The Short Fiction of Nalo Hopkinson Imagery

The Short Fiction of Nalo Hopkinson Imagery

The Imagery of Sears Department-“ Old Habits”

The narrator states, “I wander through Sears department store for a bit, past a pyramid of shiny boxes with action heroes peeking out of their cellophane windows, another one of hard-bodied girl dolls with permanently pointed toes and tight pink clothing, past a rack of identical women’s cashmere sweaters in different colors; purple, black, red and green. The sign on the rack reads 30% off, today only! It’s Christmas season.” The Sears department store is in a ‘Ghost Mall’ where the narrator is drifting. The Imagery depicts a standard mall with conventional goods such as heroes, dolls and sweaters. The ghost mall is almost comparable to the familiar malls where the living people accomplish errands such as shopping.

The Imagery of Ghosts-“ Old Habits”

The narrator elucidates, “Unable to hold the need in check, unable to do anything but shout it in shuddering, hungry voices, we demand to be fed. Kitty, surrounded, looks from one to the other of us, tries to answer our questions, but they come too hard and fast for her to reply. Our hollow shrieks draw the other ghosts. They come flocking in, clamoring, more and more of them as word goes round. We’re all demanding to know what she can smell, demanding that she describe it in every last detail, clawing our fingers through the essence of her as we try in vain to touch her. “The ghosts are pervasive in the “ghost malls.”The flock of ghosts at the mall represents an imagery of incorporeal creatures whose deprivation has been roused by Kitty’s assertions regarding the sense of smell. Kitty is exceptional for she retains a sense that they are deficient of.

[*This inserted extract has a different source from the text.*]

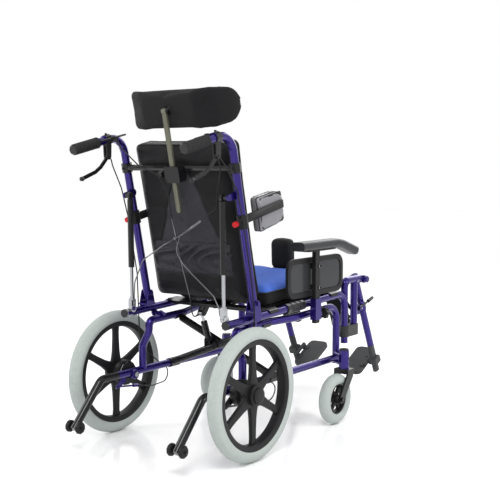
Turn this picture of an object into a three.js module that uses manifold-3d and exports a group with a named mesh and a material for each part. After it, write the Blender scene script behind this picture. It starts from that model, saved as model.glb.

The Imagery of the Snake and the bird- “The Glass Bottle Trick”

The imagery of the snake and the bird activates Beatrice’s responsiveness. Hopkinson explicates, “A bird screeched from the guava tree, a tiny kiskedee, crying angrily, “Dit, dit, qu’est-ce qu’il dit!” A small snake was coiled around one of the upper branches, just withdrawing its head from the bird’s nest. Its jaws were distended with the egg it had stolen. It swallowed the egg whole, throat bulging hugely with its meal. The bird hovered around the snake’s head, giving its pitiful wail of, “Say, say, what’s he saying!” The bird’s cries are a clarion plea that arouses Beatrice’s sentiment of compassion. Consequently, Beatrice responds by chasing the snake way so that it can cease marauding on the exposed bird’s eggs. The imagery elicits a seminal moment that shifts the course of Beatrice’s life.

The Imagery of the Duppy Wives -“The Glass Bottle Trick”

Hopkinson writes, “The fog split into two, settled over the heads of each woman, began to take on definition. Each misty column had a face, contorted in rage. The faces were those of the bodies on the bed. One of the duppy women leaned over her own corpse. She lapped like a cat at the blood thawing on its breast. She became a little more solid for having drunk of her own life blood. The other duppy stooped to do the same. The two duppy women each had a belly slightly swollen with the pregnancies for which Samuel had killed them.” The imagery of the ghostly wives is characterizes death. Although the imagery is petrifying; it opens Beatrice’s eyes to the top-secret that her husband has been camouflaging in the two bottles. The portrayal of the pregnancy exposes the basis of the wives’ current scenario. Perhaps, if they had not been expectant, their situations would have been not the same.